Les progrès du choléra m’alarment toujours, chère amie. Il parait décidément qu’il est à SaintPétersbourg. D’autres même le disent en Galicie, c’est dire qu’il est dans le pays que tu habites. Je te rappelle à ta promesse ; ta raison suffira, j’espère, pour le faire éviter un danger que toi seule peux apprécier. Sinon pour toi, du moins pour les tiens et pour moi surtout, chère amie, n’épargne aucun sacrifice dans une telle circonstance. Si tu pouvais voir, chère amie, combien ta pensée fait partie essentielle de ma vie, combien elle influe sur toute ma direction et mes plans ! Grèce à toi, je forme encore des rêves, et je les fais bien beaux, je t’assure.

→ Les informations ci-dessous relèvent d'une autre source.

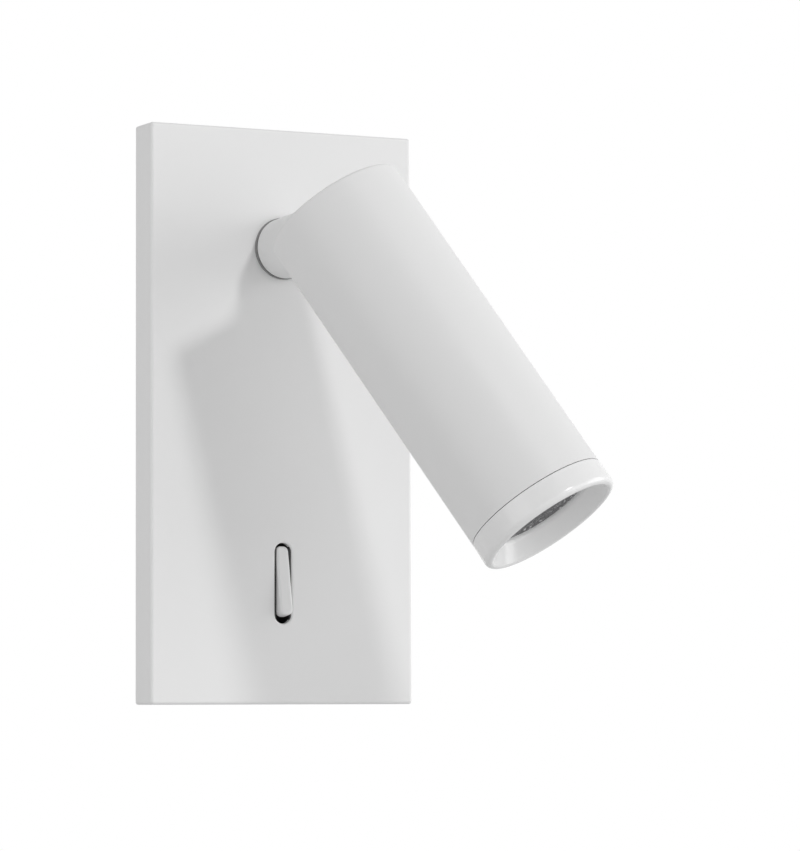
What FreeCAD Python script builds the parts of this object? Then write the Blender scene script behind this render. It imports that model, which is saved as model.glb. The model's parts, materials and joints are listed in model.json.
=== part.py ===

Adieu, très chère amie, pense a ton frère et ami, et conserve-toi pour son affection.

E. RENAN.

  1. Le ministre de l’Instruction Publique était alors M. de Salvandy.
  2. L’Académie avait mis au concours la question suivante : Histoire de l’étude de la langue grecque en Occident, depuis la fin du ve siècle jusqu’à celle du xive. Le mémoire de Renan avait pour épigraphe ce vers d’Ovide : « Emendaturus, si licuisset, cram », et fut couronné le 1er septembre 1848.
  3. En 1847, il y avait deux professeurs de paléographie à l’École des Chartes, M. Guérard et M. Lacassagne.